L'Asie Centrale montre une forte diversité génétique, linguistique et ethnique. Aujourd'hui elle est peuplée par différents groupes appartenant à deux familles linguistiques: les Indo-européens composés par les Tadjiks et les Yaghnobis qui sont traditionnellement des agriculteurs sédentaires, et les Turco-mongoles qui incluent les Ouzbeks, les Turkmènes, les Karakalpaks, les Kazakhs et les Kirghizes qui sont traditionnellement des pasteurs nomades.

Une analyse génétique de ces populations a montré récemment que ces sociétés patrilocales ont favorisé le mouvement des femmes dans la région, tout en renforçant la différentiation linguistique et ethnique des hommes. Les Indo-européens sont plus proches génétiquement des populations de l'ouest de l'Eurasie alors que les Turco-mogoles sont plus proches génétiquement des populations de l'est de l'Eurasie, à l'exception des Turkmènes qui semblent être une population d'origine Indo-européenne qui a changé de langue et de mode de vie récemment.

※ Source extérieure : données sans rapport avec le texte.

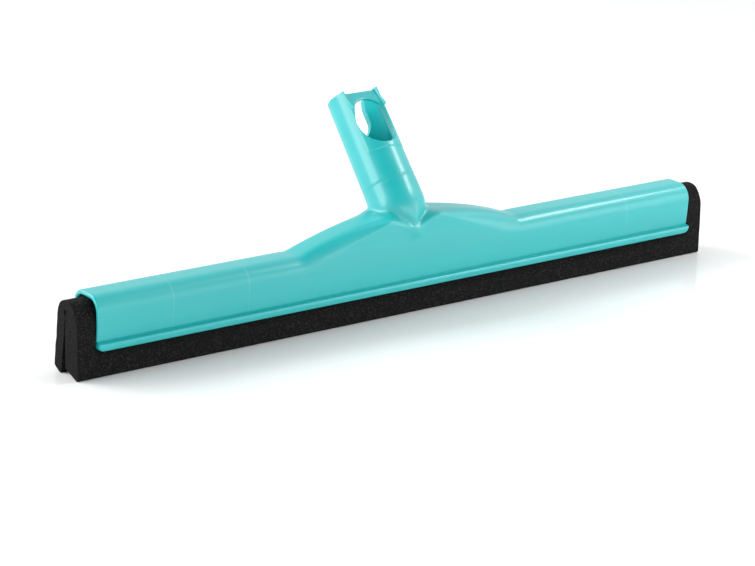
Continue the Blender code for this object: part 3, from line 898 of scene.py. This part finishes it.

Perle Guarino-Vignon et ses collègues viennent de publier un papier intitulé: Genetic analysis of a bronze age individual from Ulug-depe (Turkmenistan). Ils ont séquencé le génome de 15 individus issus du site archéologique d'Ulug-depe dans le Turkménistan daté entre le début de l'Âge du Bronze et l'Âge du Fer. Ils ont obtenu des résultats pour un seul individu daté de l'Âge du Bronze Moyen, le seul dont l'ADN a été extrait de l'os pétreux. Il s'agit d'un enfant d'environ 10 mois:

2022_GV_Figure1.jpg, août 2022

Les résultats ont montré que cet enfant était une fille dont l'haplogroupe mitochondrial est HV fréquent dans l'ouest de l'Eurasie.

Les auteurs ont ensuite réalisé une Analyse en Composantes Principales pour comparer ce génome à d'autres génomes anciens ou contemporains. Le génome de la fillette d'Ulug-depe (ULG75) se situe au milieu du cluster BMAC qui regroupe la majorité des génomes des anciens individus de la civilisation de l'Oxus:

2022_GV_Figure2A.jpg, août 2022

L'analyse avec le logiciel ADMIXTURE confirme ce résultat et montre que cet individu est composé essentiellement d'une ascendance issue des fermiers d'Iran avec un peu d'ascendance issue des fermiers d'Anatolie, en accord avec les études précédentes:

2022_GV_Figure2B.jpg, août 2022

Par contre il n'a pas d'ascendance des steppes ou d'Asie du sud comme certains outliers d'Asie Centrale.

Ces résultats sont confirmés par les statistiques f3 et D qui montrent que la fillette d'Ulug-depe est proche génétiquement des habitants de la région du Chalcolithique et de l'Âge du Bronze.

L'analyse avec le logiciel qpAdm montre que cet individu peut être modélisé comme issu d'un mélange génétique entre une population du Chalcolithique de Geoksyur au sud-ouest du Turkménistan (54 à 64%), une population du Chalcolithique de Hajji Firuz (12%) ou de Seh Gabi (19%) les deux sites situés en Iran et une population de la périphérie de la vallée de l'Indus (24%). Il peut être également modélisé comme issu à 100% de la population de l'Âge du Bronze du site de Shahr-i-Shokhta situé en Iran.

Enfin les auteurs ont comparé ce génome avec celui des populations actuelles de la région et montré qu'il y avait une continuité génétique entre le génome de la fillette d'Ulug-depe et les génomes des Indo-Iraniens actuels, notamment les Tadjiks, à condition d'y ajouter des flux de gènes en provenance des steppes de l'ouest mais aussi de l'est.